Was heute ausgesprochen gut organisiert daherkommt, begann mit improvisierten Kursen in Zeltlagern und Jugendherbergen. Der erste zehntägige Vipassana-Kurs in Deutschland wurde 1983 in Eschwege bei Kassel durchgeführt. In den 1990er-Jahren fand die wachsende deutsche Vipassana-Gemeinde Heimat in Bad Herrenalb im Nordschwarzwald. Im Jahr 2002 wurde das Zentrum Dhamma Dvara im sächsischen Vogtland eingeweiht. Heute finden in diesem Zentrum und in angemieteten Herbergen und Seminarzentren deutschlandweit mehr als 30 Kurse pro Jahr statt, zählt man den gesamten deutschen Sprachraum sowie deutsche Kurse in Polen und Belgien mit, sind es über 50. Es sind Angebote, an denen niemand auch nur einen Cent verdient.
Viele östliche Schulen, die ihren Weg in den Westen fanden, machten sich von ihren ursprünglichen Lehrern schon bald unabhängig. Im Unterschied dazu hat die Linie nach S. N. Goenka das Erbe des Lehrers sorgfältig bewahrt. Die Tradition legt Wert darauf, Goenkas Didaktik nicht zu verändern. Noch immer werden in den Kursen Audio- und Videotapes abgespielt, die Goenka in den 1990er-Jahren zeigen. Der Aktualität tut dies bislang keinen Abbruch. Die Aufnahmen ermöglichen es, Kurse überall auf der Welt in gleicher Weise abhalten zu können. Die Rolle des Lehrers ist daher in dieser Tradition eine sehr bescheidene. Wer nach einem Guru sucht, wird hier enttäuscht.
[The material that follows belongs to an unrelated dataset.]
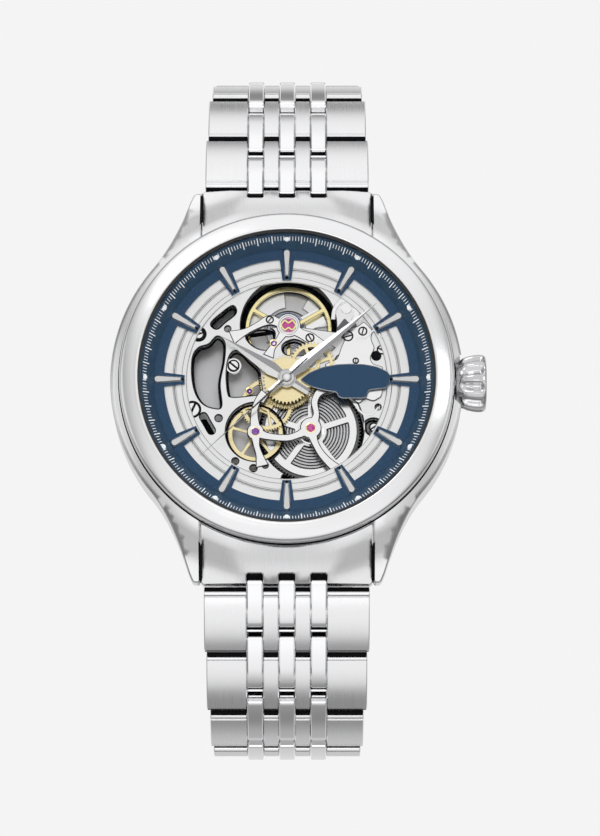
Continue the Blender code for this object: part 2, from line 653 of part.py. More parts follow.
def build_clasp(hinges):
    z_end, d_end = hinges[-1]
    span = 2 * z_end
    near, far = 1.45, span - 2.0
    fold_one = (span - 2.7, -0.1)
    fold_two = (5.4, 0.2)
    width = HALF_WIDTH[-1] + 0.3

    frame = clasp_frame(-z_end, d_end)
    lugs = [flat_mesh([arc((0, 0), 0.85, 90, 270, 6) + [(2.2, -0.85), (2.2, 0.85)]],
                      at - 0.8, at + 0.8)
            for at in (-2 * COLUMN, 0, 2 * COLUMN)]
    walls = [flat_mesh([rectangle(near, -1.28, far, 1.0, 0.3)], low, high)
             for low, high in ((-width, 0.6 - width), (width - 0.6, width))]
    skin = flat_mesh([rectangle(near + 0.1, -1.3, far - 0.1, -0.62)], 0.2 - width, width - 0.2)
    pins = [cross_pin((0, 0), HALF_WIDTH[-1] - 0.5),
            rod_mesh(0.28, -width + 0.2, width - 0.2, 8, Matrix.Translation((*fold_one, 0)))]
    slot = rectangle(span / 2 - 2.6, -0.4, span / 2 + 2.6, 0.6)
    cuts = [flat_mesh([slot], low, high) for low, high in ((-width - 1, 1 - width),
                                                           (width - 1, width + 1))]
    cover = solid("clasp_cover", BRUSHED, [skin, merged(walls), merged(lugs), merged(pins)],
                  [merged(cuts)], matrix=frame)

    for name, way in (("clasp_button_right", 1), ("clasp_button_left", -1)):
        shape = rectangle(span / 2 - 2.5, -0.32, span / 2 + 2.5, 0.52, 0.2)
        low, high = sorted((way * (width - 0.75), way * (width + 0.7)))
        solid(name, POLISHED, [flat_mesh([shape], low, high)], matrix=cover.matrix_world)

    length = fold_one[0] - fold_two[0]
    middle = clasp_frame(-z_end + fold_one[0], d_end + fold_one[1])
    plate = rectangle(1.0 - length, -0.3, -0.2, 0.24)
    knuckle = circle((0, 0), 0.45, 10)
    end_knuckles = [flat_mesh([[(-length, 0.8), (-length - 0.5, 0.5), (-length - 0.5, -0.2),
                                (-length, -0.28), (1.5 - length, -0.26), (1.5 - length, 0.2),
                                (0.5 - length, 0.75)]], low, high)
                    for low, high in ((-6.3, -3.2), (3.2, 6.3))]
    fold_pin = rod_mesh(0.25, -6.2, 6.2, 8, Matrix.Translation((-length, 0.3, 0)))
    solid("clasp_middle_blade", BRUSHED, [
        flat_mesh([plate], -6.4, 6.4), flat_mesh([knuckle], -7.2, 7.2), merged(end_knuckles),
        fold_pin], [rod_mesh(0.36, -9, 9, 8)], matrix=middle)

    inner = clasp_frame(-z_end + fold_two[0], d_end + fold_two[1])
    reach = fold_one[0] - fold_two[0] - 0.7
    blade = rectangle(0.9, 0.25, reach, 0.75)
    tongue = arc((0, 0), 0.55, 90, 270, 6) + [(1.4, 0.3), (1.4, 0.7)]
    solid("clasp_inner_blade", BRUSHED, [flat_mesh([blade], -5.0, 5.0),
                                         flat_mesh([tongue], -3.0, 3.0)],
          [rod_mesh(0.33, -9, 9, 8)], matrix=inner)


def build_bracelet():
    hinges = chain()
    for side in (1, -1):
        build_end_link(side, hinges[0])
        for number in range(1, len(LEAN)):
            build_link(side, number, hinges)
    build_clasp(hinges)


build_case()
build_closures()
build_dial()
build_hands()
build_train()
build_motion_work()
build_regulator()
build_plates()
build_crown()
build_bracelet()
for part in PARTS.objects:
    if part.data.polygons:
        part.data.shade_smooth()
        part.data.set_sharp_from_angle(angle=math.radians(35))
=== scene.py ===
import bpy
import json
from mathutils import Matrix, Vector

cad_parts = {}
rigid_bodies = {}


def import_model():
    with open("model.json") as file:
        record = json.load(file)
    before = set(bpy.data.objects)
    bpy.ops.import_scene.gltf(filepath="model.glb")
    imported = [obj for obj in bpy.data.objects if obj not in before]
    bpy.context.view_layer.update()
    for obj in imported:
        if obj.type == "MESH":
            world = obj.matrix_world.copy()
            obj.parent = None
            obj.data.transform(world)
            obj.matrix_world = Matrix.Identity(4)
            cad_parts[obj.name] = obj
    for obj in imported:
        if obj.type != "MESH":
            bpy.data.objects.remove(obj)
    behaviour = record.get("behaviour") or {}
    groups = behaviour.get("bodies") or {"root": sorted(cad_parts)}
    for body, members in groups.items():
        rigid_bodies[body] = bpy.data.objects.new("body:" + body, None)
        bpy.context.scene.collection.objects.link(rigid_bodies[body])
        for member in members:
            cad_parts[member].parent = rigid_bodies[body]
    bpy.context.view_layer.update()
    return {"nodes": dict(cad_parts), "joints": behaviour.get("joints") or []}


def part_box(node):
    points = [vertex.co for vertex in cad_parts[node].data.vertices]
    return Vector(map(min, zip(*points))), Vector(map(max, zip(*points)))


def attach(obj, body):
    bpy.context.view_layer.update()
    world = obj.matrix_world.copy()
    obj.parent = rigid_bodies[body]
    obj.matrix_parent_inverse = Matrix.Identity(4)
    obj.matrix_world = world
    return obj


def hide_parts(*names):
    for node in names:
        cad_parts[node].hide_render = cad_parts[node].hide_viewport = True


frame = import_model()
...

S. N. Goenka starb im Jahr 2013, er benannte keinen Nachfolger. Sein Erbe ist eine echte Erfolgsstory: Aus einer vergessenen Tradition machte er einen Exportschlager, eine zeitgemäße Laienbewegung, die jedes Jahr aufs Neue mehr Menschen erreicht und deren Leben sie positiv verändert.